Mereka beramai-ramai meninggalkan wilayah pertempuran, mencari hunian baru
sambil terus menjalin hubungan untuk menggalang kekuatan anti kolonial. Eksodus
pengikut P. Diponegoro itu menyebar ke berbagai tempat di pedalaman Jawa. Sebagian di antara pengikut P. Diponegoro
di tempat yg baru mendirikan pesantren dgn menanamkan kebencian dan perlawanan
thdp Belanda. Sejarah mencatat Kyai Umar yg menyingkir ke Semarang, menurunkan
Kyai Sholeh Darat. Kyai Abdul Salam mendirikan pesantren Tambakberas, cucunya
dikenal sebagai KH Wahab Hasbullah & KH Hasyim Asy'ari. Kyai Hasan Muhyi, pendiri
pesantren Kapu, menurunkan kyai-2 di Kediri & Nganjuk. Kyai Jakaria atau
Eyang Jugo yg membangun perlawanan di Blitar & Malang. Buyut Soba di
Kertasari, Tegal. Kyai Wirojoyo pendiri pesantren Batu Malang, dll.
Fakta perlawanan sisa-2 pengikut
P. Diponegara yg menyebar di hampir semua tempat di pedalaman ini dihadapi
kolonial Belanda dgn perang lain yg skrg kita kenal sebagai assymmetry war.
Tahun 1832, lahir naskah kolonial
pertama yg disebut Babad Kadhiri yg disusun Mas Ngabehi Poerbowidjojo, seorang
beskal atau jaksa pribumi di Kediri.
**
Kekuatiran pemerintah kolonial atas menyebar-luasnya pengikut P. Diponegara
yg di mana pun berada selalu menebar kebencian dan permusuhan, bukan
mengada-ada apalagi paranoid.
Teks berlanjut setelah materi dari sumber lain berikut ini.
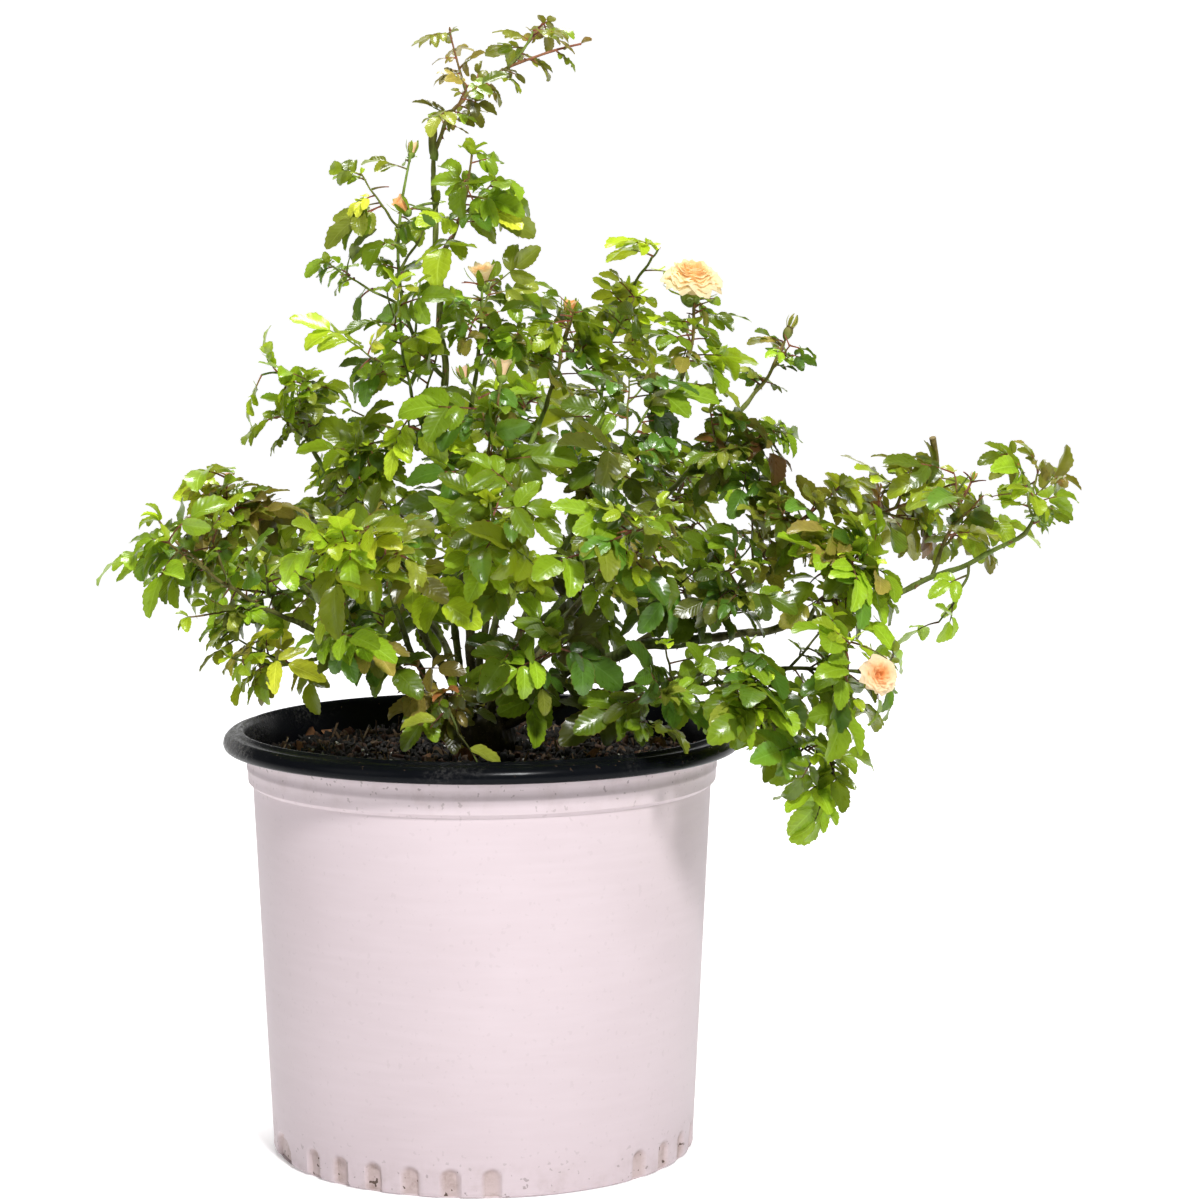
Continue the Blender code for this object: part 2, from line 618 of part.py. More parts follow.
def in_space(point, name, space_map):
    """Whether the stem nearest to a point is the named spray's."""
    tree, owners = space_map
    place, number, distance = tree.find(point)
    return owners[number] == name


def clear_of_pot(point):
    """Whether a point is above the rim, outside the pot, or inside it above the soil."""
    if point.z > POT_HEIGHT + POT_MARGIN:
        return True
    reach = math.hypot(point.x, point.y)
    if reach > RIM_RADIUS + POT_MARGIN:
        return True
    return reach < RIM_MOUTH_RADIUS - 3 * POT_MARGIN and point.z > SOIL_TOP + 2 * POT_MARGIN


# %% sprays: the solids ---------------------------------------------------------------------
def add_leaf(bm, leaf):
    """A leaf of eight faces, thickest near its root, which lies inside its twig."""
    heading, face = leaf_axes(leaf)
    beside = face.cross(heading)
    bmesh.ops.create_uvsphere(bm, u_segments=4, v_segments=2, radius=1.0)
    for vert in bm.verts:
        x, y, z = [round(part) for part in vert.co]
        forward = 0.5 + 0.5 * x
        if y:
            forward = LEAF_WIDEST
        if z:
            forward = LEAF_THICKEST
        place = leaf.root + heading * leaf.length * forward
        vert.co = place + beside * y * leaf.length * LEAF_WIDTH / 2 + face * z * LEAF_THICKNESS


def tree_of(bm):
    bm.normal_update()
    return BVHTree.FromBMesh(bm)


def limb_tree(paths):
    """Every cane, fattened by the clearance that twigs and leaves keep from it."""
    bm = bmesh.new()
    for path in paths.values():
        points, radii = cane_rings(path, LIMB_MARGIN)
        points[0] -= (points[1] - points[0]).normalized() * LIMB_MARGIN
        points[-1] += (points[-1] - points[-2]).normalized() * LIMB_MARGIN
        add_tube(bm, points, radii, CANE_SIDES)
    bmesh.ops.create_icosphere(
        bm, subdivisions=2, radius=CROWN_RADIUS + LIMB_MARGIN,
        matrix=Matrix.Translation(crown_middle()))
    tree = tree_of(bm)
    bm.free()
    return tree


def shoot_mesh(shoot, margin=0.0):
    bm = bmesh.new()
    count = len(shoot.points) - 1
    taper = shoot.tip_radius - shoot.foot_radius
    radii = [shoot.foot_radius + taper * k / count + margin for k in range(count + 1)]
    add_tube(bm, shoot.points, radii, 3)
    return bm


def ending_mesh(spray, stem, margin=0.0):
    """The bloom, bud or hip at a stem's tip, which lies inside it."""
    bm = bmesh.new()
    if spray.ending in ENDINGS:
        radius, sides, profile = ENDINGS[spray.ending]
        slope = (stem.points[-1] - stem.points[-2]).normalized()
        look = Vector(LOOKS.get(spray.name, slope + UP * ENDING_LIFT)).normalized()
        points = [stem.points[-1] + look * radius * along for out, along in profile]
        radii = [radius * out + margin for out, along in profile]
        add_tube(bm, points, radii, sides)
    return bm


def fits(bm, name, space_map, obstacles):
    """Whether a new piece stays in its spray's space and touches none of the obstacles."""
    middle = sum((vert.co for vert in bm.verts), Vector()) / len(bm.verts)
    for vert in bm.verts:
        if not clear_of_pot(vert.co):
            return False
        if not in_space(vert.co.lerp(middle, SPACE_EDGE), name, space_map):
            return False
    piece = tree_of(bm)
    return not any(piece.overlap(obstacle) for obstacle in obstacles)


def build_spray(spray, growth, space_map, obstacles, taken):
    """Fuse a stem with the twigs and leaves that fit; what is kept is added to taken."""
    shoots, leaves = growth
    item = add_object(spray.name, shoot_mesh(shoots[0]), spray.tint)
    shoot_trees = {0: tree_of(shoot_mesh(shoots[0]))}
    ending = ending_mesh(spray, shoots[0])
    leaf_trees = [tree_of(ending)]
    pieces = [add_object("ending", ending, spray.tint)] if spray.ending in ENDINGS else []
    for number, shoot in enumerate(shoots[1:], start=1):
        bm = shoot_mesh(shoot)
        if fits(bm, spray.name, space_map, obstacles + taken):
            shoot_trees[number] = tree_of(bm)
            pieces.append(add_object("twig", bm, spray.tint))
        else:
            bm.free()
    for leaf in leaves:
        if leaf.shoot not in shoot_trees:
            continue
        near = [tree for number, tree in shoot_trees.items() if number != leaf.shoot]
        for attempt in range(LEAF_TRIES):
            bm = bmesh.new()
            add_leaf(bm, leaf._replace(turn=leaf.turn + attempt * LEAF_TURN))
            if fits(bm, spray.name, space_map, obstacles + taken + near + leaf_trees):
                leaf_trees.append(tree_of(bm))
                pieces.append(add_object("leaf", bm, spray.tint))
                break
            bm.free()
    taken += list(shoot_trees.values()) + leaf_trees
    apply_boolean(item, pieces, "UNION")


def main():
    clear_scene()
    build_pot()
    build_soil()
    add_object("root_crown", crown_mesh(), "cane_old")
    paths = all_cane_paths()
    for cane in CANES:
        build_cane(cane, paths[cane.name])
    growths = {}
    for number, spray in enumerate(SPRAYS):
        growths[spray.name] = grow_spray(spray, paths, SEED + number)
    stems = {name: shoots[0] for name, (shoots, leaves) in growths.items()}
    space_map = map_spaces(stems)
    limbs = limb_tree(paths)
    taken = []
    for spray in SPRAYS:
        obstacles = [limbs]
        for other in SPRAYS:
            if other is not spray:
                stem = stems[other.name]
                obstacles.append(tree_of(shoot_mesh(stem, LIMB_MARGIN)))
                obstacles.append(tree_of(ending_mesh(other, stem, LIMB_MARGIN)))
        build_spray(spray, growths[spray.name], space_map, obstacles, taken)


main()
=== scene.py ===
# %% [markdown]
# # A patio rose in its nursery pot
# A young rose bush stands in the pot it was grown in.  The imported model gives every
# place and size, so it is loaded first and its box is kept to compare with at the end.
# Each part of the bush is then grown again by the same rule, with real leaves.

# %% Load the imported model
import json
import math
import random
from collections import namedtuple

import bmesh
import bpy
import numpy as np
from mathutils import Euler, Matrix, Vector
from mathutils.bvhtree import BVHTree
from mathutils.kdtree import KDTree

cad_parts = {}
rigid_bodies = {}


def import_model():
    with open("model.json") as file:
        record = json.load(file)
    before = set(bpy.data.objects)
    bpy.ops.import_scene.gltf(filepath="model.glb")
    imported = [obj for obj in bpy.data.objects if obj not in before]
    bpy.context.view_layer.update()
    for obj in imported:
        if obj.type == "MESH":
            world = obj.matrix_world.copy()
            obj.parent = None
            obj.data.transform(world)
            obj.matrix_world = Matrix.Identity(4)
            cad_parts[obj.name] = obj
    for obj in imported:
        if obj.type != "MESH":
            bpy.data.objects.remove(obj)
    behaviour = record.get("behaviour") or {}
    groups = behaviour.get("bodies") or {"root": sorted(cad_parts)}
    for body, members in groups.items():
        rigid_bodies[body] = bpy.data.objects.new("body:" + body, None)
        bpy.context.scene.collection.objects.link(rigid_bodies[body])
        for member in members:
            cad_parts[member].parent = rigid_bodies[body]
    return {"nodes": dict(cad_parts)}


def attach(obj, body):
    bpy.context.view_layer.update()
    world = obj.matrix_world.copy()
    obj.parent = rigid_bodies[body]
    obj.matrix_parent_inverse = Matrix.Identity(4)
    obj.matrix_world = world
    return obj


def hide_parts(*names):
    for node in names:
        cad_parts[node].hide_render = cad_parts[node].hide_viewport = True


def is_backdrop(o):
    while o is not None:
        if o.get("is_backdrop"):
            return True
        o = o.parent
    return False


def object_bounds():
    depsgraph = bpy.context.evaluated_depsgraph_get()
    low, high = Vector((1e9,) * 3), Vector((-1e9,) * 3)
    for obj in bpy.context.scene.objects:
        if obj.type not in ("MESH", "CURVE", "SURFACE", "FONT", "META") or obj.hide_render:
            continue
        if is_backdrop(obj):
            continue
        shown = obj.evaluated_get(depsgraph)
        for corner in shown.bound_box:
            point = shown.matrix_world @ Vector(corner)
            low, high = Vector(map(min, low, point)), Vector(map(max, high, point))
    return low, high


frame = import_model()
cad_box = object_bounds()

MM = 0.001
UP = Vector((0.0, 0.0, 1.0))
print(len(frame["nodes"]), "nodes in a box from", cad_box[0], "to", cad_box[1])

# %% [markdown]
# ## Camera, floor and light
# A long lens from nearly two metres away keeps the pot's sides almost upright.  The pot
# stands on one pale sheet that curves up behind it, so no horizon cuts the background.
# The light is a soft studio's: the paper glows from behind, one lamp at the upper right
# gives the leaves their highlights, one above them lights the crown, and a weak wide
# one at the left fills the shadows.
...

E de Wall yg mencatat pemberontakan-2 besar yg
terjadi di pulau Jawa selama kurun 1840 -- 1875 mendapati fakta hampir tiap
tahun terjadi pemberontakan kecuali tahun 1844, 1847, 1860, 1863, 1871, 1874,
di mana yg memimpin perlawanan dlm pemberontakan-2 tersebut adalah guru tarikat
dan kyai pesantren.
Surat Keputusan Raja Belanda 4 Februari 1859 No.78 yg menginstruksi Gubernur
Jenderal Hindia Belanda agar tdk mencampuri urusan agama pribumi, kecuali untuk
memelihara rust en orde. Bahkan pada ayat 80 gubernur jenderal boleh mengawasi
perilaku para ulama, tetapi hrs menjaga agar guru atau zending Kristen tdk
mengganggu ulama (archive Universiteits Bibliotheek no.1803, A21, Leiden).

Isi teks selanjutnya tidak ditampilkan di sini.